Please read the article by Jason Riley entitled Affirmative Discrimination and comment about his view and how it fits with your opinion of this practice. In his chapter Riley discusses “mis-match” theory. This is a controversial idea once clumsily supported by Supreme Court Antonin Scalia who said after the Fisher v. University of Texas (2016) affirmative action case that “there are those who contend that it does not benefit African-Americans to get them into the University of Texas where they do not do well, as opposed to having them go to a less advanced school, a slower-track school where they do well.” Scalia was awkwardly alluding to “mismatch theory” and a prominent critique of affirmative action. Its proponents argue that non-academic preferences in college admissions ill-serve some intended beneficiaries, who end up admitted to schools for which they are relatively unprepared, and struggling, rather than thriving at different schools where they would be at least as well prepared as their classmates.
Other empirical research suggests that affirmative action plans designed to facilitate workplace success for members of the groups they target (e.g., women, ethnic minorities) may sometimes have the ironic effect of stigmatizing these targets which, in turn, decreases their performance outcomes.
In this thread discuss affirmative action.
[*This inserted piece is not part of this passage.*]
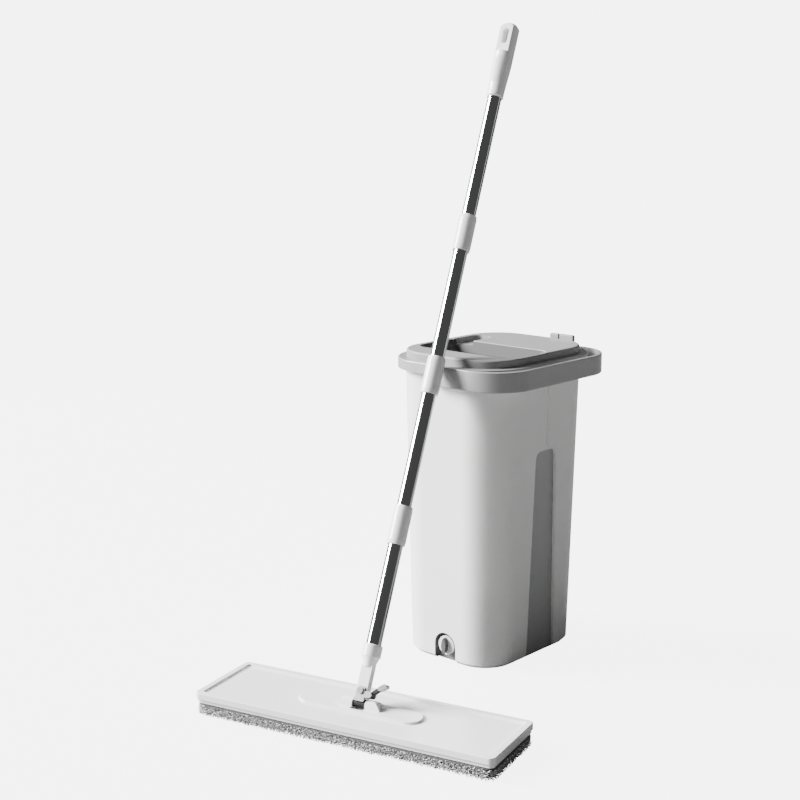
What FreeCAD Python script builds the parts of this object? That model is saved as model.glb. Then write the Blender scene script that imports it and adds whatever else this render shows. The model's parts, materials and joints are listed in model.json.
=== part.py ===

Should it be continued and for how long? Should organizations be able to use race-conscious criteria in the various decisions they make? What are the good and bad aspects of affirmative action? Do you feel that affirmative action is a political topic and that Republicans and Democrats think differently? Do racial preferences work? In Riley’s chapter, he discusses “mis-match” theory. What research supports or criticizes this theory? How do you feel about mis-match theory?